Transcribe the listing below from its opening line up to and including the line that contains "is knitted in."; reproduce nothing else.

......

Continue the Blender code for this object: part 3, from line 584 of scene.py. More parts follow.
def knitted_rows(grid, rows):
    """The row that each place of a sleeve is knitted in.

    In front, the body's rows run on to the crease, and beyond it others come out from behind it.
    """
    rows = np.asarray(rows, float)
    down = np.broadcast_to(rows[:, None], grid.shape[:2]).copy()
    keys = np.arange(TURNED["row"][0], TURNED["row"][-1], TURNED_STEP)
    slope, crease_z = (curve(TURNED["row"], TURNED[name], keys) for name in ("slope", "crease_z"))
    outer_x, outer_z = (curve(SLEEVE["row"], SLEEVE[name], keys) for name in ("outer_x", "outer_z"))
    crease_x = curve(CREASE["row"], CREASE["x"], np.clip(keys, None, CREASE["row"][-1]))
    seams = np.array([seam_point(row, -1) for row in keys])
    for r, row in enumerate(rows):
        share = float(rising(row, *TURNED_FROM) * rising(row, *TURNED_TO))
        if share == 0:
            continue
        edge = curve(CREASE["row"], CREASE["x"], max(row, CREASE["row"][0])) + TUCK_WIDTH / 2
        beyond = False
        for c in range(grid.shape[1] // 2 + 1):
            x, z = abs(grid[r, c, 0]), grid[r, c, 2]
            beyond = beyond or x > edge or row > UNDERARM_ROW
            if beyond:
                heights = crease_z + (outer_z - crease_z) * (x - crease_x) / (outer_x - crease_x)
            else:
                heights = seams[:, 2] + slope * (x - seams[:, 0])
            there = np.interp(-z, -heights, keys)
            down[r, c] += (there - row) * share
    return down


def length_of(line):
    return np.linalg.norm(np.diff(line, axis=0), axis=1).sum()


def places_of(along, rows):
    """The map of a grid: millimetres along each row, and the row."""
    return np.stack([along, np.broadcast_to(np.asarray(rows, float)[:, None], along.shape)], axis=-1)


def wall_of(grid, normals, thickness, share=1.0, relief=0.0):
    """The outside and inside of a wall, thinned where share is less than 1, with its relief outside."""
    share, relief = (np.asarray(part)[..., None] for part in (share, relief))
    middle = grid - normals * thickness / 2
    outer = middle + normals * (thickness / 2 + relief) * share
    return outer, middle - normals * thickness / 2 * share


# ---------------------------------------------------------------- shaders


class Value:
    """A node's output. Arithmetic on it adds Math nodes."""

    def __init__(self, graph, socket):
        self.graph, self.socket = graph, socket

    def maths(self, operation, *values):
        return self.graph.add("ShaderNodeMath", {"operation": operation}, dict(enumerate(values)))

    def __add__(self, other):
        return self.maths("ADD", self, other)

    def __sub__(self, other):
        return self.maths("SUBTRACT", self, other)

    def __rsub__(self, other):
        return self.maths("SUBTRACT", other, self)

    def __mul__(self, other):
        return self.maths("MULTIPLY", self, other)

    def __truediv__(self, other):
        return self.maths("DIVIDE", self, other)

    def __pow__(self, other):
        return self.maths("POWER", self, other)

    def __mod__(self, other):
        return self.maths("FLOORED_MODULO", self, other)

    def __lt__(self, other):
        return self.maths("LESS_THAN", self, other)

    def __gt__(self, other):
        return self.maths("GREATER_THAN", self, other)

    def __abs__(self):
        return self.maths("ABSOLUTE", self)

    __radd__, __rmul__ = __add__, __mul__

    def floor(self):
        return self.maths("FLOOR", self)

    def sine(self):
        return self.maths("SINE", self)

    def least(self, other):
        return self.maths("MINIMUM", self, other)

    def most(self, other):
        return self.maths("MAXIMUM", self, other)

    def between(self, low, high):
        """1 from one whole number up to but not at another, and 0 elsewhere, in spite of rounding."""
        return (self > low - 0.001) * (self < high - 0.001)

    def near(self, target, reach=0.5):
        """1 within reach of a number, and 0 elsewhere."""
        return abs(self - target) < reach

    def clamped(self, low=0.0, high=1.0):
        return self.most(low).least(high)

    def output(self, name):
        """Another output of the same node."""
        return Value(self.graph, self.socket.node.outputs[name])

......

CORRECT RESPONSE
Continue the Blender code for this object: part 3, from line 584 of scene.py. More parts follow.
def knitted_rows(grid, rows):
    """The row that each place of a sleeve is knitted in.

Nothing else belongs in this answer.